When we first meet him he is seen bounding up a dais holding his idol Rayappan after the political despot asks for a glass of water. Immediately we know Singam is servile, opportunistic, sneaky and cheesy. Sethupathi does all of that with a veteran’s aplomb. But it’s all vain, what with the plot displaying more holes than the main road after a shower of monsoon.

The drained-out humour which includes a violent tick on Sethupathi’s eye which transforms him into a humanized entity, and the bouts of social conscientiousness do not go hand in hand. They leave the proceedings as limp and lifeless as a wound-up doll that has just been crushed under heavy feet. The political mentor-pupil drama in Tuglaq Durbar, done so brilliantly in Rahul Rawail’s Arjun, never rises above the spasms of banality that crops up intermittently to give the film the look of a work in progress, not quite sure where it going.
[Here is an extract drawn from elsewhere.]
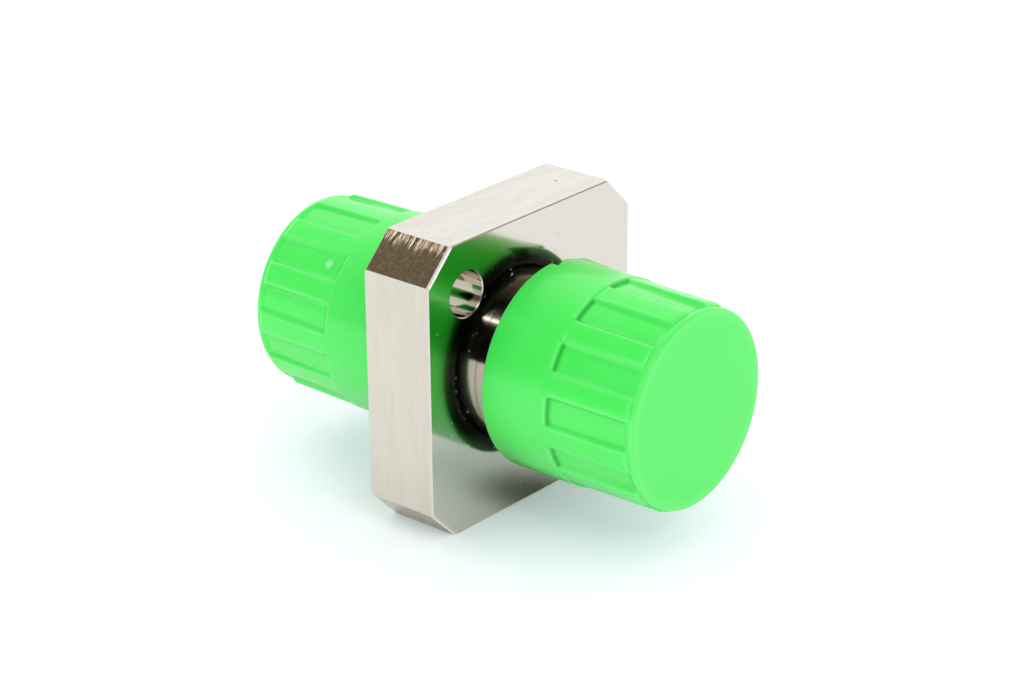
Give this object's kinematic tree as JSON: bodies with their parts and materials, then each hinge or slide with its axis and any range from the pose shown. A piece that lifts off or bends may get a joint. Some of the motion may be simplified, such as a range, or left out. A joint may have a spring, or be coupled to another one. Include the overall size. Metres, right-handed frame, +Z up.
{
  "type": "fc fiber adapter",
  "caption": "Square-flange coupler that joins threaded optical plugs end to end, with a soft ribbed dust cap pushed onto each barrel.",
  "frame": {"origin": "on the optical axis, in the middle of the flange's thickness", "axes": "+X along the optical axis towards the front cap, +Y across the flange, +Z up, with the flange standing on its lower edge"},
  "size_m": [0.0226, 0.014, 0.014],
  "materials": {
    "nickel_plate": "polished and satin nickel plate over brass",
    "ceramic": "ground white zirconia ceramic",
    "cap_plastic": "soft satin green moulded plastic"
  },
  "bodies": {
    "adapter": {"adapter_body": "nickel_plate", "sleeve_holder": "nickel_plate", "alignment_sleeve": "ceramic", "sleeve_retaining_ring": "nickel_plate"},
    "front_cap": {"dust_cap_front": "cap_plastic"},
    "rear_cap": {"dust_cap_rear": "cap_plastic"}
  },
  "joints": [
    {"name": "front_cap_pull", "type": "slide", "parent": "adapter", "child": "front_cap", "axis": [1, 0, 0], "range_m": [0, 0.02]},
    {"name": "rear_cap_pull", "type": "slide", "parent": "adapter", "child": "rear_cap", "axis": [-1, 0, 0], "range_m": [0, 0.02]}
  ]
}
The relationships remain largely unexplored, even the one between Sethupathi and Partibhan. The two actors look like a pair of lions waiting to be told their next move. Sethupathi has a sister with whom he doesn’t get along with. When she gets sexually harassed at her workplace he turns a blind eye…until that moment when he reforms…Just how and when that moment of self-realization creeps up on the creepy plot is incomprehensible to those of us watching this tiresome political satire from the outside. Like some of the people in political power, you just wish for it to end.